Carolyn Norgate 11:19
One of the things I'm hearing, there Priti, it's sort of. You know, whatever the kind of the structure isn't just, you know, noting how important that part of the structure of the programme has been to you. But an invitation to really take yourself and your practice seriously.

And really, and we often talk about, you know, holding, you know, when you're in a sort of critiquing world, which of course, you know, this is a masters programme. So critical thinking is key, but holding an element of your practice up to the light, and really kind of lovingly understanding, critiquing looking at it.

And in those different spaces, particularly in the learning sets. I know that through both modules, the learning sets change at each module, there's been a lot of activity in both the facilitated parts of the learning sets. And in the unfacilitated, which I think also says something about how valuable people have found those, those sessions and those that's that part of the community that they're in for that period of time. How about you, Amy?

Amy Martin 12:16
I think it's really the roll on, roll off nature of the Mayvin programme. So I was ready. And I think if you hadn't accepted me, when I was ready, I'd have either found something else, or I'd have gone off the boil. So you took me in at module two, and then I have to collect up module one, somewhere else, but I think Mayvin have been really supportive and the faculty in particular have been really supportive of coming in whenever your ready, and just for the for the now and so that I found that really, really useful.

And then also I found education a bit of a struggle in the past, because I have to be really interested to make me want to do it. And I haven't, this hasn't been a chore at all, even on top of a full time job. It's been interesting, because I've been able to.

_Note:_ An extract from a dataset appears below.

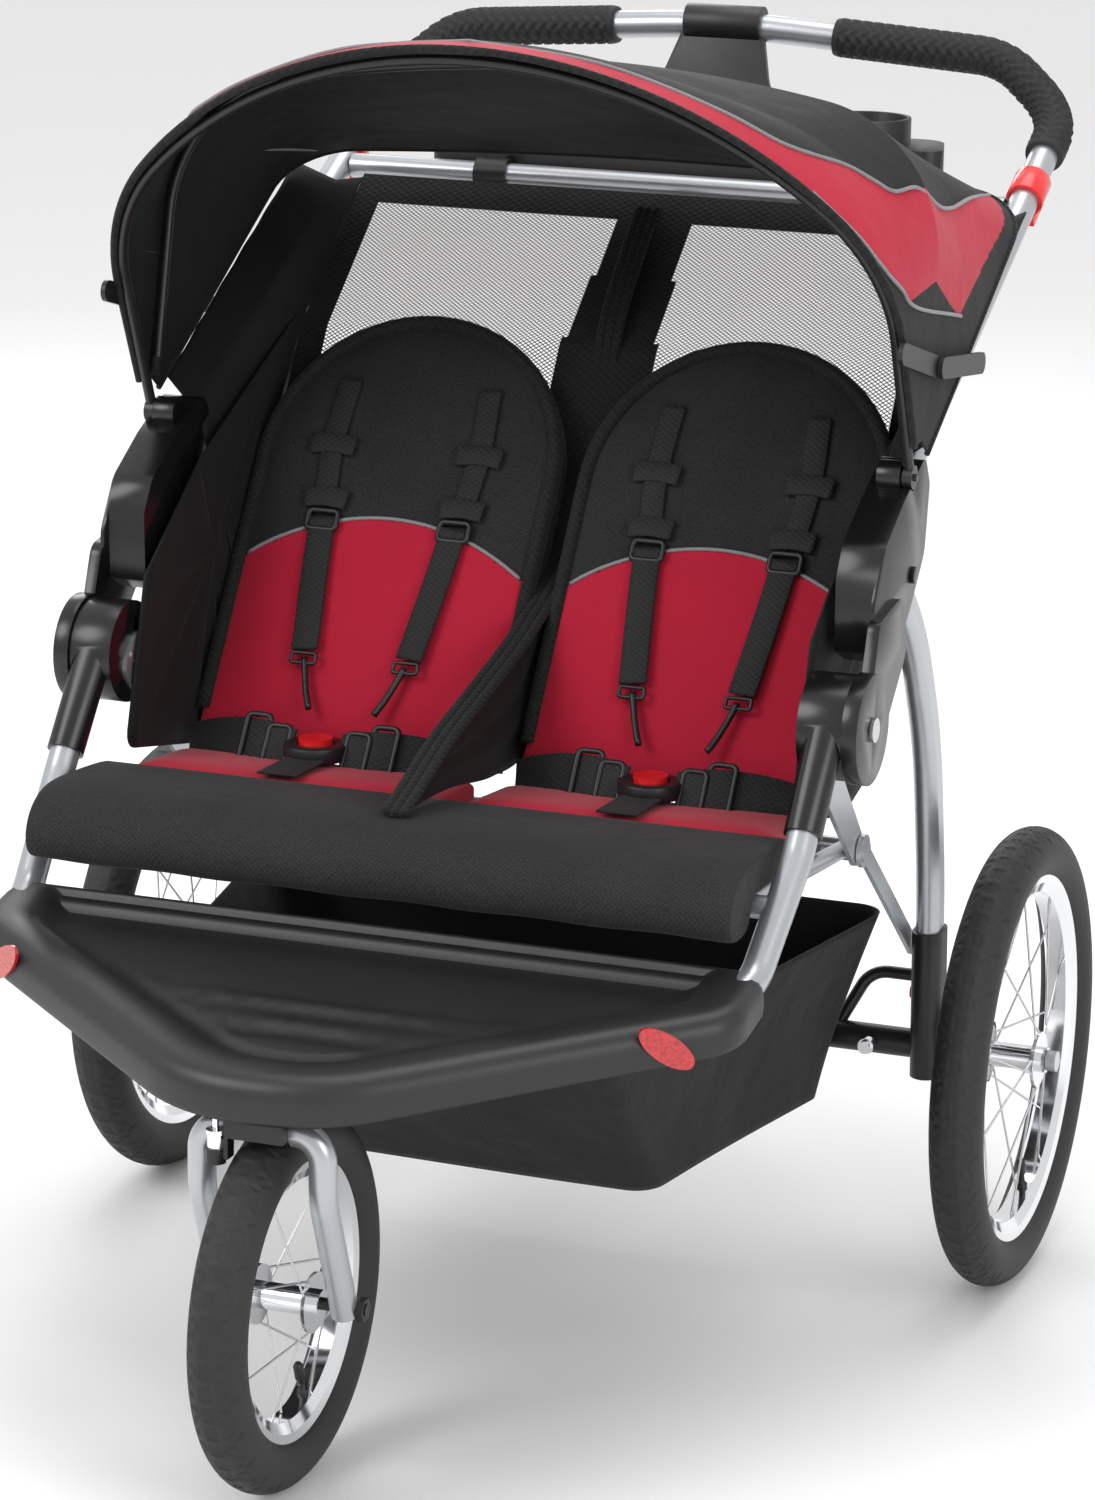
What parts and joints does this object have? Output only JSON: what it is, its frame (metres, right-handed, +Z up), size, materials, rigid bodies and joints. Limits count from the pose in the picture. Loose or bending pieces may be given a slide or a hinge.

Whatever rabbit hole I wanted to go down, I can go down it and the faculty have been really supportive of yeah, yeah, you should go and investigate that. That sounds like a good thing to go and learn about. So it's been completely self directed, which means I've been able to take myself off in that direction.

Carolyn Norgate 13:05

Yeah, and, yeah, not rabbit holes, really in the classic sense of how we call about rabbit holes, you know, holes, you kind of worth wanting needed to dig to do that, like critiquing. And that understanding and that that taking it seriously. Yeah.

Priti Colbeck 13:34
Can I just add that, and there is that there is a lot of self direction in that. But I have to say there is some there is some guidance being given by the faculty. And certainly in my case there was and just to kind of steal Amy's analogy. I think I was directed by James, you might want to go and investigate that rabbit hole over there. And it was I went down that hole. It's amazing. Amazing. So the direction from the faculty, which might seem light, but it's sharp.

Amy Martin 14:10
Sometimes it's only one word. But it sets you off in a direction of going investigating.

Priti Colbeck 14:17
Yeah.

Carolyn Norgate 14:18
Lovely. Okay, Amy, Priti. Thank you so much. As I was saying to you when everyone else was in breakout, all the things that James or I or other colleagues could say about the masters would be talking about your experience from that sort of slightly distant, more distant perspective. Of course, we're in it with you, but it's, it's your experience, and it's so, so rich to hear about it from from your particular perspective. So thank you both for coming and sharing now. Really, really appreciate it.